● EXERCISE DETAILS: Reproduce exactly the lines of the material beneath, from the line that contains "left_bracket();" to the line that contains "bpy.context.scene.collection.objects.link(empty)", both included, and no other lines.

● EXTRACTED INFORMATION:
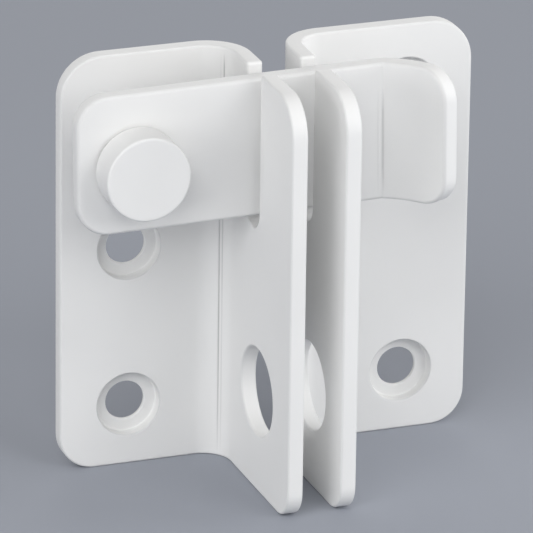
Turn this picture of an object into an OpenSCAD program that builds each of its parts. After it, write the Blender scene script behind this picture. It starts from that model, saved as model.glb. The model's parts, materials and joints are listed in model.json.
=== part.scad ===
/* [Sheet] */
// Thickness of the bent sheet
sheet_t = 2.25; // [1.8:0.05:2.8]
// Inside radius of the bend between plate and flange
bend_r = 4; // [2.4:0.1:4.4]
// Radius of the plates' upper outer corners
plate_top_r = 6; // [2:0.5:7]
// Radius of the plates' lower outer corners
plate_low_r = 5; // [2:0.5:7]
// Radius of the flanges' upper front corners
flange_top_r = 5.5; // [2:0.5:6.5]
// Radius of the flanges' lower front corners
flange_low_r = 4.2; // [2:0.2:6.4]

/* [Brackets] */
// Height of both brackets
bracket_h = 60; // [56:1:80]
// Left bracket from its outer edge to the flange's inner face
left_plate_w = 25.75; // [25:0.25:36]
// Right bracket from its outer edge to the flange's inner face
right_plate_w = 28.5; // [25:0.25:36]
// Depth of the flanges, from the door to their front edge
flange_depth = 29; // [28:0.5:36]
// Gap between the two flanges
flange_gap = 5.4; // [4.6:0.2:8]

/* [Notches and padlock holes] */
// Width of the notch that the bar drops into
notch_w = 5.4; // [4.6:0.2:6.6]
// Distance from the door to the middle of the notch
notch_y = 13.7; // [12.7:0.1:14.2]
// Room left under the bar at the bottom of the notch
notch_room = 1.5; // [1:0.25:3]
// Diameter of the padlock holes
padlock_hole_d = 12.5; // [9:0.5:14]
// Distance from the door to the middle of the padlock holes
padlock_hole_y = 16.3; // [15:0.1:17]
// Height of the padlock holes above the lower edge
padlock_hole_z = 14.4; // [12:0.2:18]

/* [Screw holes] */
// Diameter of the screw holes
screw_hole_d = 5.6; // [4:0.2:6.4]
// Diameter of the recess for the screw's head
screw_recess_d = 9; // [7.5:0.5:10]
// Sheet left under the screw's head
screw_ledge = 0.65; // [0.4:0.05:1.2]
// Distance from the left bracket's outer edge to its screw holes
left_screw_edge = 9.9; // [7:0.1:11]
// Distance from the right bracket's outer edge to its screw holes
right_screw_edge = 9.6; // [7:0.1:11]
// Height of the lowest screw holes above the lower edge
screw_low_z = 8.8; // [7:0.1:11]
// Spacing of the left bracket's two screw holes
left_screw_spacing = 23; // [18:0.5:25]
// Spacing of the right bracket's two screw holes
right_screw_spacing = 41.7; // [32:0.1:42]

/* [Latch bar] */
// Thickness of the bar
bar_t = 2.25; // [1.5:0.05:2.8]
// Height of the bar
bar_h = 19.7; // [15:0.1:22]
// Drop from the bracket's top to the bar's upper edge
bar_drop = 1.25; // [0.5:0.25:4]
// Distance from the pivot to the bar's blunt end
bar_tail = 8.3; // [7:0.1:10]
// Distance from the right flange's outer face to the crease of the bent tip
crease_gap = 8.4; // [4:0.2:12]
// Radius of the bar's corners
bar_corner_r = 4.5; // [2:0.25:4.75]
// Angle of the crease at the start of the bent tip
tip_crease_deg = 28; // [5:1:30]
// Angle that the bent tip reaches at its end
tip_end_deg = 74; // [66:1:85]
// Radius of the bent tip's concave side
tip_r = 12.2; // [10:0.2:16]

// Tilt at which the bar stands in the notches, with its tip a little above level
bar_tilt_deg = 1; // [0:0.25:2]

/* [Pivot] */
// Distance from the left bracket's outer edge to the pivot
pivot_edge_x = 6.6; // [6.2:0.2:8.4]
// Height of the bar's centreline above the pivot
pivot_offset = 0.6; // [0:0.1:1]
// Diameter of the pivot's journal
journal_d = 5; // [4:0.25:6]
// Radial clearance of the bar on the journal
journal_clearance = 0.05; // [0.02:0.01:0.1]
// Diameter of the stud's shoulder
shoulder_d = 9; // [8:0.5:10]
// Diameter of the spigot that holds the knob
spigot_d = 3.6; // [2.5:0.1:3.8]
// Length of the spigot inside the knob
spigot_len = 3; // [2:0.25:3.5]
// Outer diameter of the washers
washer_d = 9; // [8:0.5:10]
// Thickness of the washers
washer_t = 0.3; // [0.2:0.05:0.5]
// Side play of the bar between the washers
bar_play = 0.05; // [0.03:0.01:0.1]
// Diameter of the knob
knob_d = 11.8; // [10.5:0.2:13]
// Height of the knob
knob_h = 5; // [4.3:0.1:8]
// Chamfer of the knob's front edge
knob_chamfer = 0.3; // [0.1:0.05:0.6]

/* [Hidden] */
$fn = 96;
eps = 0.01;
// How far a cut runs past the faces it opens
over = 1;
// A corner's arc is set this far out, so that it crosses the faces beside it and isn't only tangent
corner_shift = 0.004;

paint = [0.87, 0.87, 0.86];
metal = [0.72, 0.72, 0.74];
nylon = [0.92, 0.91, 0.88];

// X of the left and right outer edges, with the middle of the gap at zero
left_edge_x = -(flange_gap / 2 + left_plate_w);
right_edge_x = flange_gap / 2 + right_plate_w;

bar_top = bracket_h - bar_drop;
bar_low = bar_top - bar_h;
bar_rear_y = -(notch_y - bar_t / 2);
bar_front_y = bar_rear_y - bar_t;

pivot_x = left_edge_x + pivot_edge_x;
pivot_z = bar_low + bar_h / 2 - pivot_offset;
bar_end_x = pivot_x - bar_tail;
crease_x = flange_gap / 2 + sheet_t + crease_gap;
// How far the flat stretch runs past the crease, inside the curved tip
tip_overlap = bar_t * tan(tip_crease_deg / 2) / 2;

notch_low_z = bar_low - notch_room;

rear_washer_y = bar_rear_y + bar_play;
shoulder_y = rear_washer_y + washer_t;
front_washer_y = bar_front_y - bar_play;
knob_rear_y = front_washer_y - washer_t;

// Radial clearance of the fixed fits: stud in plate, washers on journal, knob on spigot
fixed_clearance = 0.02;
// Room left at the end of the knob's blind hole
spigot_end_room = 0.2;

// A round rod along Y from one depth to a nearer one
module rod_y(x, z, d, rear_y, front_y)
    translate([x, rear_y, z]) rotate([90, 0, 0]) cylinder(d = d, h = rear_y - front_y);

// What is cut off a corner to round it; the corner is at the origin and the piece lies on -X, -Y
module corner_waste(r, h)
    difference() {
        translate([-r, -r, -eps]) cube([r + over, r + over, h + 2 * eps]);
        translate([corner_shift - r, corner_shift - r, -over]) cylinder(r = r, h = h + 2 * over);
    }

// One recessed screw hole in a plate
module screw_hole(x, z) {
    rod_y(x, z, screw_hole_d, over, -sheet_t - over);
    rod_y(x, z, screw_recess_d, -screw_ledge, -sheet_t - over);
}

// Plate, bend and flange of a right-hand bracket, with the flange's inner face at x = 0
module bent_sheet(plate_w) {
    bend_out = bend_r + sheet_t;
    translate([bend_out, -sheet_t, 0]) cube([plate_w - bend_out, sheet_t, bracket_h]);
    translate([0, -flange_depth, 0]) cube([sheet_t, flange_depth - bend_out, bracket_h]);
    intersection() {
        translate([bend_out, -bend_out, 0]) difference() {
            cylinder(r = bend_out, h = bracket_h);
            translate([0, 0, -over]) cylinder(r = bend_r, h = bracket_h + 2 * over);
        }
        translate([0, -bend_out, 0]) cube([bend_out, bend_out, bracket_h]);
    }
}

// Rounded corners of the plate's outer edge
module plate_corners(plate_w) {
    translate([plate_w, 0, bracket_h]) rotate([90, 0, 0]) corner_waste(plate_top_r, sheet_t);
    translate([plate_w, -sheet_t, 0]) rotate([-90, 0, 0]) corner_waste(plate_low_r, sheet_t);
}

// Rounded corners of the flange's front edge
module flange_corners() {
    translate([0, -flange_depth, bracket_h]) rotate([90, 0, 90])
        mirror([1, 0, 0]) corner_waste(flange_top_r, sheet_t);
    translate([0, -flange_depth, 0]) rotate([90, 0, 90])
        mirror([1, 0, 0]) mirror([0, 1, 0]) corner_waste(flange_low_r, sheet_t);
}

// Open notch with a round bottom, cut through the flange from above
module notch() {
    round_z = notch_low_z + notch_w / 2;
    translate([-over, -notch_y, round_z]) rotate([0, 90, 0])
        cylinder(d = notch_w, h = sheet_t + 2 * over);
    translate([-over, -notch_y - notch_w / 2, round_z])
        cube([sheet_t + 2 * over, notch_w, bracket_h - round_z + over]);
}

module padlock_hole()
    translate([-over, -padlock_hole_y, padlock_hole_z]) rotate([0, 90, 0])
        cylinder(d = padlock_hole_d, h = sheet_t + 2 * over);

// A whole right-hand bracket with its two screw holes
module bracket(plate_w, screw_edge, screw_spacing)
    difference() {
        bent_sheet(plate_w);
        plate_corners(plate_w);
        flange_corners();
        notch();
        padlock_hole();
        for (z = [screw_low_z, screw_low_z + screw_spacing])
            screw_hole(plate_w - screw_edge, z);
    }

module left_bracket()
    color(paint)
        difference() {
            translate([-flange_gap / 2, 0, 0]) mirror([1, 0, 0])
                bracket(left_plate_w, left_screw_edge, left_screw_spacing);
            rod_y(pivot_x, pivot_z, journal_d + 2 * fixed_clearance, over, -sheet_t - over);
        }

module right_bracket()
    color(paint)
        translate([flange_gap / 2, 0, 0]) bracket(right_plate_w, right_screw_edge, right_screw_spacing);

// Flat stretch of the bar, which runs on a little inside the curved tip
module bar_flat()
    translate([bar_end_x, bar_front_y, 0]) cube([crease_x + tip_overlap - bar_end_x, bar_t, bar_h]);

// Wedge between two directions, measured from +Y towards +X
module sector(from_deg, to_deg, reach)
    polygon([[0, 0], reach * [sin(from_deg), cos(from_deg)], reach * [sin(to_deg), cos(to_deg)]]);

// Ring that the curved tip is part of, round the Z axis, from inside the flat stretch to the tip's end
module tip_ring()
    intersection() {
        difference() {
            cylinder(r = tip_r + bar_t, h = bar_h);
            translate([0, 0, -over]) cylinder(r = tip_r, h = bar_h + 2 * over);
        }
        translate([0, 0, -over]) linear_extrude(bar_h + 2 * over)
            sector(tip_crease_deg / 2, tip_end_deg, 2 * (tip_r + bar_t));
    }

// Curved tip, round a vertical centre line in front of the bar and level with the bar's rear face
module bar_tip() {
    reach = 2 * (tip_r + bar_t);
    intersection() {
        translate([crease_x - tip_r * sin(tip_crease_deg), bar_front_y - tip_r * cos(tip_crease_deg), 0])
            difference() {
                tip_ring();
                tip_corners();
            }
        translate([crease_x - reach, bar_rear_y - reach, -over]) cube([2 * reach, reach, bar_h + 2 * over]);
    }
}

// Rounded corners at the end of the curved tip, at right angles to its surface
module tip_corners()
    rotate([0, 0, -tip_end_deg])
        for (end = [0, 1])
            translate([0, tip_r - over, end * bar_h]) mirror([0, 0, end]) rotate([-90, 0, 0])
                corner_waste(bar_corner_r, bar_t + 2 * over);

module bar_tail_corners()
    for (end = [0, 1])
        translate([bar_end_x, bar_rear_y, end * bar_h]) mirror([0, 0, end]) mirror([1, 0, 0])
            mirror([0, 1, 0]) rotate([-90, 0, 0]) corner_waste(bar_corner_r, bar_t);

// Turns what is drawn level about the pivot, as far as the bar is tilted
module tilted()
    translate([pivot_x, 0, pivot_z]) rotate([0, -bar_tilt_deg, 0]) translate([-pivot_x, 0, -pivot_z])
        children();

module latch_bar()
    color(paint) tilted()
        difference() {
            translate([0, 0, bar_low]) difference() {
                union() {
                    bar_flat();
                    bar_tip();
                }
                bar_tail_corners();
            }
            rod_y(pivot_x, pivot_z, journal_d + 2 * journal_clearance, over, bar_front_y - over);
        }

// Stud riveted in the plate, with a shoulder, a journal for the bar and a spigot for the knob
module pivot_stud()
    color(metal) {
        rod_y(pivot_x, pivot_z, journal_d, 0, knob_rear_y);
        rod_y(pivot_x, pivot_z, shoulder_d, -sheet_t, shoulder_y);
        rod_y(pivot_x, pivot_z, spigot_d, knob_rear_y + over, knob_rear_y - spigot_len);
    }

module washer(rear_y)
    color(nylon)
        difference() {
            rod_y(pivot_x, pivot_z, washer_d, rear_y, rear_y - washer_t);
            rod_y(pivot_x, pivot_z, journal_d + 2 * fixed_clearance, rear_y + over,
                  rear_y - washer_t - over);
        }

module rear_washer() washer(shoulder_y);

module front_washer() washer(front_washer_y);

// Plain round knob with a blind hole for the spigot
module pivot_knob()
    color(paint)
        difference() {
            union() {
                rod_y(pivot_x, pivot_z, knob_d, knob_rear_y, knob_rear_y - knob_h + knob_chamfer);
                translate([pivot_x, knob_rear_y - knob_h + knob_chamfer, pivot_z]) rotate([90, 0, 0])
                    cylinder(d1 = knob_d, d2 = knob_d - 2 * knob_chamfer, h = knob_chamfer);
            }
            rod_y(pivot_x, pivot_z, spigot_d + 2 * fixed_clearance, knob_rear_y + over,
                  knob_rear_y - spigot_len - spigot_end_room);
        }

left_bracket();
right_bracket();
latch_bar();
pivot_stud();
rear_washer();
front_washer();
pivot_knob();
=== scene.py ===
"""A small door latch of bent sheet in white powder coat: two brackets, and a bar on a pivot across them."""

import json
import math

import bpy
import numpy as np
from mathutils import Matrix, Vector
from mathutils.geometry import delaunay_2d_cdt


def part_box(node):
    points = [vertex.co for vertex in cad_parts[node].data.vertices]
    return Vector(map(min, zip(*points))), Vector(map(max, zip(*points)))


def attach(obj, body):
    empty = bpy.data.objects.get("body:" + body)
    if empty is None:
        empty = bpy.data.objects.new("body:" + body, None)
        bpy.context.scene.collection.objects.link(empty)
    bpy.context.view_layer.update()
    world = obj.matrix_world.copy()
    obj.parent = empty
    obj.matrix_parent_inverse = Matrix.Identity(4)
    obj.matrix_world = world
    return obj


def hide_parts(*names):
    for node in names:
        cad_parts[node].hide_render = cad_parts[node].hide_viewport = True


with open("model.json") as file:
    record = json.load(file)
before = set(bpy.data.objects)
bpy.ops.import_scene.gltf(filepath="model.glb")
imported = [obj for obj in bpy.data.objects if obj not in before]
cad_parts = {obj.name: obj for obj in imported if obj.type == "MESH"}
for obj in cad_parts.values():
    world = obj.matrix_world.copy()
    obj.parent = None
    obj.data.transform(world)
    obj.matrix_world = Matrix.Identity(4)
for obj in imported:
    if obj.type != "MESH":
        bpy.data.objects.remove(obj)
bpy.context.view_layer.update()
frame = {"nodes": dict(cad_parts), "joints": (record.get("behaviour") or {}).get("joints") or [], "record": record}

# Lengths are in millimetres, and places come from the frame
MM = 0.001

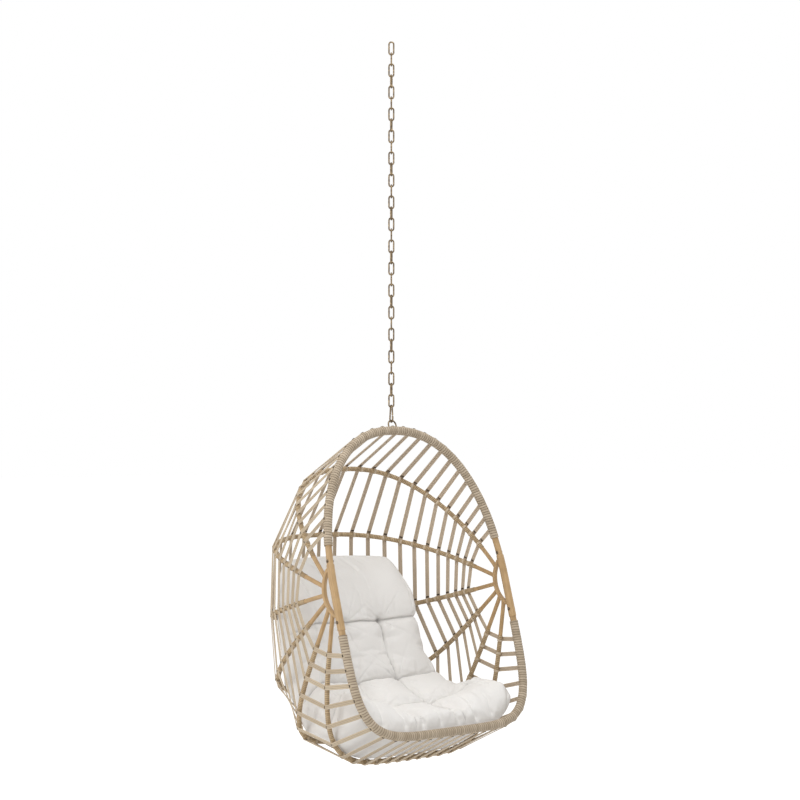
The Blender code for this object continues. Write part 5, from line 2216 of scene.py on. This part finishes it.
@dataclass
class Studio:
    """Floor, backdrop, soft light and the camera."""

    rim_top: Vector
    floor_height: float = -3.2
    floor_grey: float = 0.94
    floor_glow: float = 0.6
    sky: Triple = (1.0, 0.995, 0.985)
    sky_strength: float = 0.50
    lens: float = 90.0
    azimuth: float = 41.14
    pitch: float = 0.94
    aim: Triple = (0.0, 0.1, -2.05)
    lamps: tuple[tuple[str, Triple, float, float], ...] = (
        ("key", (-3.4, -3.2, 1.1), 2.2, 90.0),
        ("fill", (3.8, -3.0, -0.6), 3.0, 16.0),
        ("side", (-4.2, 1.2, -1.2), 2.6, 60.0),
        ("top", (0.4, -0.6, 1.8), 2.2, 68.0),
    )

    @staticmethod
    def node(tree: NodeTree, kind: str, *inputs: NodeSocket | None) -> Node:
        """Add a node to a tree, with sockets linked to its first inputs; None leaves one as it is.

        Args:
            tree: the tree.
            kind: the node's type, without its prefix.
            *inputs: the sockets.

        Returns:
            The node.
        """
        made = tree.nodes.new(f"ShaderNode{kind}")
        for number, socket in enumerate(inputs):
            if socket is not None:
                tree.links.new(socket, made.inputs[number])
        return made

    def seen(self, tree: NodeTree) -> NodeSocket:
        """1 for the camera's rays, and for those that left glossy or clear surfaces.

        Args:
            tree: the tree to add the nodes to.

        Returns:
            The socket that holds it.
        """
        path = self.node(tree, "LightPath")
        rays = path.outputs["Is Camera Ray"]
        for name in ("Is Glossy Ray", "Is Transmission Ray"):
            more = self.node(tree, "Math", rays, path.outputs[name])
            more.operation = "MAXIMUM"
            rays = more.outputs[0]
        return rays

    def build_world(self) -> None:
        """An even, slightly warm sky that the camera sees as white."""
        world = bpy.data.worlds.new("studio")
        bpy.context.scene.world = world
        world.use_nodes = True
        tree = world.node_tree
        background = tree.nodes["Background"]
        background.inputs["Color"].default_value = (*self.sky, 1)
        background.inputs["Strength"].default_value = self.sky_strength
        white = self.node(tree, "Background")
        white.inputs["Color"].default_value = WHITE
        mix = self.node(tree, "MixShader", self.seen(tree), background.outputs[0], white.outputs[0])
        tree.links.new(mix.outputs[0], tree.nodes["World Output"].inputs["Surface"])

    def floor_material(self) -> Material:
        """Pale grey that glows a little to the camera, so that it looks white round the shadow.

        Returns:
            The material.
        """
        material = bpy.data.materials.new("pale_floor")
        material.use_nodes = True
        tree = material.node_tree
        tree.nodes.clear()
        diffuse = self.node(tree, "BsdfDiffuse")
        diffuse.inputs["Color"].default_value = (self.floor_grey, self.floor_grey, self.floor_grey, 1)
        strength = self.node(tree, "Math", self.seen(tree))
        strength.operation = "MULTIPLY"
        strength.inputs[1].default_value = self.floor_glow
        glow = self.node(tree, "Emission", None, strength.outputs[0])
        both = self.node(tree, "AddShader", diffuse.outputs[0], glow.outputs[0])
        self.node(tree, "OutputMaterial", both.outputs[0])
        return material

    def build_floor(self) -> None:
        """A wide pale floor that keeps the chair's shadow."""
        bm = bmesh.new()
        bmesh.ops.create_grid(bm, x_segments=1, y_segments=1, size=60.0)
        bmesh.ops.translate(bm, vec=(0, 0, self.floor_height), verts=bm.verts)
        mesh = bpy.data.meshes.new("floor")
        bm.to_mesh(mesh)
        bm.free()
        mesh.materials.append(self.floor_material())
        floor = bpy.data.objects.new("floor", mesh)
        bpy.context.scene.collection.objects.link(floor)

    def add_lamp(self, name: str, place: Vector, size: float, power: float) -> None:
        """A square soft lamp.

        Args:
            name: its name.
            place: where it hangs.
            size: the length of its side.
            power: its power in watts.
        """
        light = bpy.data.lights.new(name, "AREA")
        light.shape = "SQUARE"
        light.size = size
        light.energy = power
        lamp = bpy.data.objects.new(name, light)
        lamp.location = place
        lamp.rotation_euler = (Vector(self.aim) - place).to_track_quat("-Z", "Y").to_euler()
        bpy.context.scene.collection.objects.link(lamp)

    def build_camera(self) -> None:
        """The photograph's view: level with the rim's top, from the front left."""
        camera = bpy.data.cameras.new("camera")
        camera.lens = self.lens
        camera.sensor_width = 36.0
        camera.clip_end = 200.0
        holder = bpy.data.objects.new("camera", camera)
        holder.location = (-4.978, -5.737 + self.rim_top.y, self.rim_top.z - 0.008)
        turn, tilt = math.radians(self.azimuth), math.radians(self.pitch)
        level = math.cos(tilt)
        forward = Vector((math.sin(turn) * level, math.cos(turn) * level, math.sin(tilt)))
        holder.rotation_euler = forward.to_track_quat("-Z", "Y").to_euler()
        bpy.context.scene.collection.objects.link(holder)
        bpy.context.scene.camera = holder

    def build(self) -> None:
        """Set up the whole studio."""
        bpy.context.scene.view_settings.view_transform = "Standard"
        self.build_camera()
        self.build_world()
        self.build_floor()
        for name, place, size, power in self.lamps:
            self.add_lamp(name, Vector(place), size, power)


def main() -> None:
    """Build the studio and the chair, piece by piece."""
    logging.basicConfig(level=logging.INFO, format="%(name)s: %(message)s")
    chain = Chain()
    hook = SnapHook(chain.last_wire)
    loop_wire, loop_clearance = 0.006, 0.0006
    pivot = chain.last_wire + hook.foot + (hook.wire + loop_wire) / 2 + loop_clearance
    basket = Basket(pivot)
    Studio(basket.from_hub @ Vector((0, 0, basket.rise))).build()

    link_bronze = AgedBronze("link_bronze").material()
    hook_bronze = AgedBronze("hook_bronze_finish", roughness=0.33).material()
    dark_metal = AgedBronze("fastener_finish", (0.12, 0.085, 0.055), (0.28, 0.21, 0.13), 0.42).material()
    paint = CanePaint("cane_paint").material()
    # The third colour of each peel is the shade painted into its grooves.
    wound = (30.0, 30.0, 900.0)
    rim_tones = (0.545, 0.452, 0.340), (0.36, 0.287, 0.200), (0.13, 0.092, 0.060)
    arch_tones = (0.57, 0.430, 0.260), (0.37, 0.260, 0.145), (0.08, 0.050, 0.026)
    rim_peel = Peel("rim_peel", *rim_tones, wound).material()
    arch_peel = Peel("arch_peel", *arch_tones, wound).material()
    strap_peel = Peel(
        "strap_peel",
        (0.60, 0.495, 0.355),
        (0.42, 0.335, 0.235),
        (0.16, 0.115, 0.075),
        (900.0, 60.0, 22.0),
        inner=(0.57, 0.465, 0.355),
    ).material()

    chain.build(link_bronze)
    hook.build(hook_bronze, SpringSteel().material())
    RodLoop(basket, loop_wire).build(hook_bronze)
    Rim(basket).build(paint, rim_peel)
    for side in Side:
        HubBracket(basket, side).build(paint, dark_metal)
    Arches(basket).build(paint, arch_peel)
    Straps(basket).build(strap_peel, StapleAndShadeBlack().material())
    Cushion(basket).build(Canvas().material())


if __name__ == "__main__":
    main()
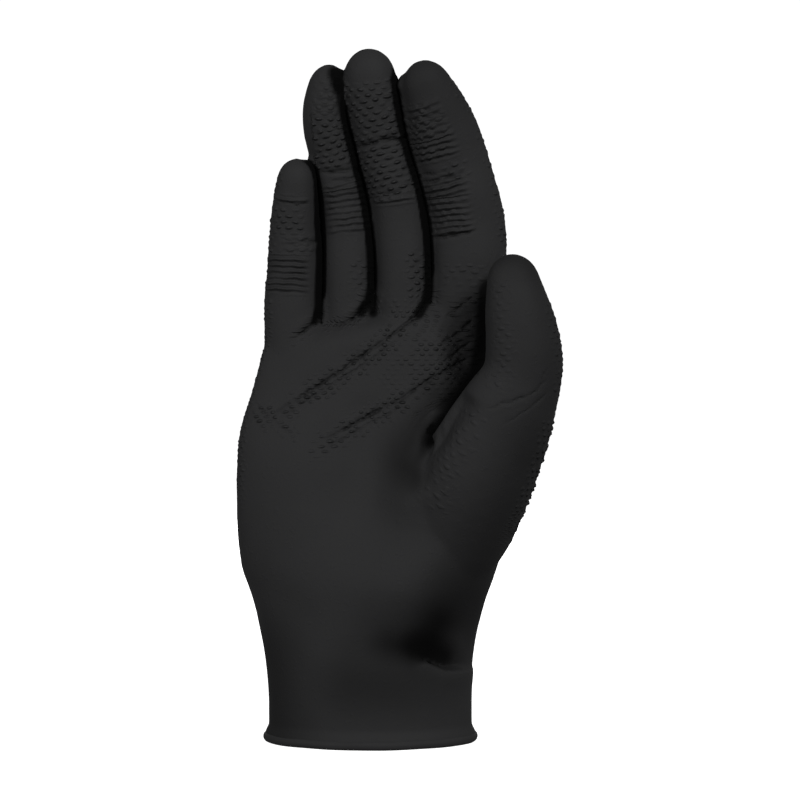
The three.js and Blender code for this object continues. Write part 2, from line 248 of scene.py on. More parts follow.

● TASK RESPONSE:
left_bracket();
right_bracket();
latch_bar();
pivot_stud();
rear_washer();
front_washer();
pivot_knob();
=== scene.py ===
"""A small door latch of bent sheet in white powder coat: two brackets, and a bar on a pivot across them."""

import json
import math

import bpy
import numpy as np
from mathutils import Matrix, Vector
from mathutils.geometry import delaunay_2d_cdt


def part_box(node):
    points = [vertex.co for vertex in cad_parts[node].data.vertices]
    return Vector(map(min, zip(*points))), Vector(map(max, zip(*points)))


def attach(obj, body):
    empty = bpy.data.objects.get("body:" + body)
    if empty is None:
        empty = bpy.data.objects.new("body:" + body, None)
        bpy.context.scene.collection.objects.link(empty)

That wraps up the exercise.